Exercise objective:
Where a line in the listing contains the string "before", copy that line out.

---------- Material for this exercise

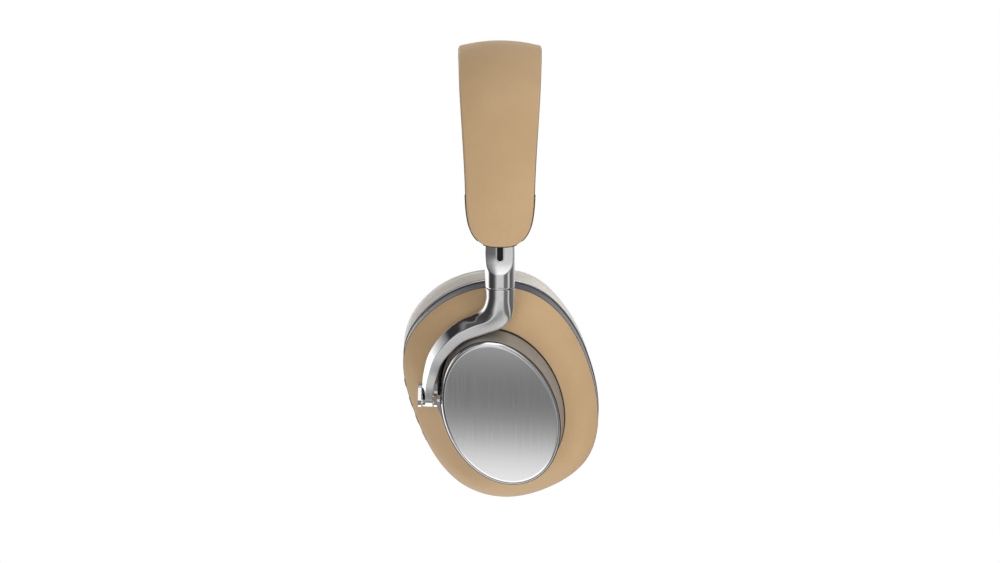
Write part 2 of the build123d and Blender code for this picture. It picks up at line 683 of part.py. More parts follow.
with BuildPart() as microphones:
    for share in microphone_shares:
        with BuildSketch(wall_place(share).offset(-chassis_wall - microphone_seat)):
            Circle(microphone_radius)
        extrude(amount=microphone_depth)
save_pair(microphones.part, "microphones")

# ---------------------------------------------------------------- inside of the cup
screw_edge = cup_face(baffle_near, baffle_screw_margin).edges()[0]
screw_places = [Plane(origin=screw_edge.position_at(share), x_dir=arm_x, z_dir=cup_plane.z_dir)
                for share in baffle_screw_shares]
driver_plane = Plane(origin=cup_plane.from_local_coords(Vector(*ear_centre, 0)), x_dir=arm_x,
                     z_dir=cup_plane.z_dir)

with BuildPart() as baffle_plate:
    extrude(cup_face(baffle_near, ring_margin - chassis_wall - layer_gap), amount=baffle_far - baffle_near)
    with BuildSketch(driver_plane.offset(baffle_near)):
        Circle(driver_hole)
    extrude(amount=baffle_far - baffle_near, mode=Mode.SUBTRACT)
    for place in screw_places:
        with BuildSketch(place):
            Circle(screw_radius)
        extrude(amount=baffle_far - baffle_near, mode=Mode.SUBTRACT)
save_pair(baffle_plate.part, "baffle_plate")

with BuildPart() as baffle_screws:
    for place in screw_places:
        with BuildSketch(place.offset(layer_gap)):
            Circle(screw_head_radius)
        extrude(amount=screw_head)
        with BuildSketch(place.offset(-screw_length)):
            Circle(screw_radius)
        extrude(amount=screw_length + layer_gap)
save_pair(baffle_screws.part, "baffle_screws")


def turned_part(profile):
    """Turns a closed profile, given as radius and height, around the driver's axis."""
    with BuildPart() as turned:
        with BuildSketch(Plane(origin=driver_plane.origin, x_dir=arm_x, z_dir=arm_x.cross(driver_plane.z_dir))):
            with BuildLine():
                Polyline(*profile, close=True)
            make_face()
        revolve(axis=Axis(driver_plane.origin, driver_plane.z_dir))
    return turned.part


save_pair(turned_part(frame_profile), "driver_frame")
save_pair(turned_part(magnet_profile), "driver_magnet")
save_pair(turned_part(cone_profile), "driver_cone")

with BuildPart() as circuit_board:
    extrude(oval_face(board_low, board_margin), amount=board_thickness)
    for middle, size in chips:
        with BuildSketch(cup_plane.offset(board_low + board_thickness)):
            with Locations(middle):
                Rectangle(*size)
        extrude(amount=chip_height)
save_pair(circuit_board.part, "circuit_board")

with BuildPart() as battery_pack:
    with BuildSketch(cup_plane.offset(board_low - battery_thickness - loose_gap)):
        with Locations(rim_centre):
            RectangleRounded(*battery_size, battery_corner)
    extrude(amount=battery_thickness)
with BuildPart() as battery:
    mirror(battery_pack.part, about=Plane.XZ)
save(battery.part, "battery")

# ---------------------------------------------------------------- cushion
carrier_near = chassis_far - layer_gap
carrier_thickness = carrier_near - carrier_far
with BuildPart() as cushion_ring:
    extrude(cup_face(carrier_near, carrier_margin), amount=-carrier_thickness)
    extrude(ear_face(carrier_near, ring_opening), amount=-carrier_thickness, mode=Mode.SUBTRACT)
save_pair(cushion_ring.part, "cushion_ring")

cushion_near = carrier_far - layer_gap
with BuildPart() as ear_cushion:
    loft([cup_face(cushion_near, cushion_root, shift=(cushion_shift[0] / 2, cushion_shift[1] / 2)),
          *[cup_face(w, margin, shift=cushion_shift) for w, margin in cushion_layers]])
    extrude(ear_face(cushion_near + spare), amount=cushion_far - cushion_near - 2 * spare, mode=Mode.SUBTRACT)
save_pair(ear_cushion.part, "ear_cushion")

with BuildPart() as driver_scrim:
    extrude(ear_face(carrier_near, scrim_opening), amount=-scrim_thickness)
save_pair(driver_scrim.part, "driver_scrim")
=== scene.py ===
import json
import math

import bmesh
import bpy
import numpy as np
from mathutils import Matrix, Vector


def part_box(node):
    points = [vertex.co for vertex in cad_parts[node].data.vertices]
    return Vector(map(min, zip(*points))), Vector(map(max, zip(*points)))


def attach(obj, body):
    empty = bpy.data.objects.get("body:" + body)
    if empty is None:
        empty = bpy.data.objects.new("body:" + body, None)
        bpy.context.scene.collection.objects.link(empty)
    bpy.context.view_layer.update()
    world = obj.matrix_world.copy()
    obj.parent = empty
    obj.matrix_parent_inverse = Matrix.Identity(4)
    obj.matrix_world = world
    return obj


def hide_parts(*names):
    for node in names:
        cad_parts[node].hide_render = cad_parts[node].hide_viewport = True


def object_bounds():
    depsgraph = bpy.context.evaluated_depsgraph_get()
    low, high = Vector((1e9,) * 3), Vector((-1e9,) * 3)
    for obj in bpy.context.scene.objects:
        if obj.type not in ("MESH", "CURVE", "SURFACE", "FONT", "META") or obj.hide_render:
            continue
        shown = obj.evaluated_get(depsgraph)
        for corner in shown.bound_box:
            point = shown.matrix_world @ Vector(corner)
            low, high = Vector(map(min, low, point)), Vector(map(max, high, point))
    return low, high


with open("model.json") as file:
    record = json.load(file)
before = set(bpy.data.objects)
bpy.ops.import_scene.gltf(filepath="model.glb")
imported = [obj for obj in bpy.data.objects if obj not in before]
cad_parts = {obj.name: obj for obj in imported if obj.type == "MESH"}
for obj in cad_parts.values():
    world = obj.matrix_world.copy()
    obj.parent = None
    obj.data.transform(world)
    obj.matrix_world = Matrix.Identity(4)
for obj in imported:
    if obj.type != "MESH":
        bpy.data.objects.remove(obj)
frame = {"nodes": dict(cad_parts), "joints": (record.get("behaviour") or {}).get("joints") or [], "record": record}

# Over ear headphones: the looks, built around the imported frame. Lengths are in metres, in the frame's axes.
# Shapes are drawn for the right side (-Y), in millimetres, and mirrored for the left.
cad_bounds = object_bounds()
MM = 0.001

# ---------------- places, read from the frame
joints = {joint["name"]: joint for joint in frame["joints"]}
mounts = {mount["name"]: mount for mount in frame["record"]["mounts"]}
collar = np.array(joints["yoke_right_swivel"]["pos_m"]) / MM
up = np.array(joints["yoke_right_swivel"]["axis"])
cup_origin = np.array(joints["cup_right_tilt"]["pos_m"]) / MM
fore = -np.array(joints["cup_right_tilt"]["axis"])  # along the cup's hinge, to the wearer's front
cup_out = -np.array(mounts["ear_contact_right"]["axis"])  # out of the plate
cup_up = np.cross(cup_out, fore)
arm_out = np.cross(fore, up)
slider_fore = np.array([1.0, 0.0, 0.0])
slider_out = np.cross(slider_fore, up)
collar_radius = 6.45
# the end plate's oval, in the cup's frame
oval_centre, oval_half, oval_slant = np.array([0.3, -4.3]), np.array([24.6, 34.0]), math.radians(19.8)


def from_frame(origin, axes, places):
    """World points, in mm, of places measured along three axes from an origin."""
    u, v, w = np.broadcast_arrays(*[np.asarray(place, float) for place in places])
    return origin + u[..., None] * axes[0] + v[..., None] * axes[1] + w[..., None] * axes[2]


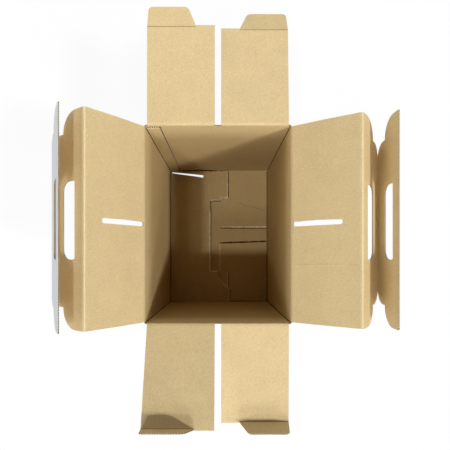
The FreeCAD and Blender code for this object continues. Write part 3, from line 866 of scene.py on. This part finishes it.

--------------------

Completed exercise:
before = set(bpy.data.objects)
imported = [obj for obj in bpy.data.objects if obj not in before]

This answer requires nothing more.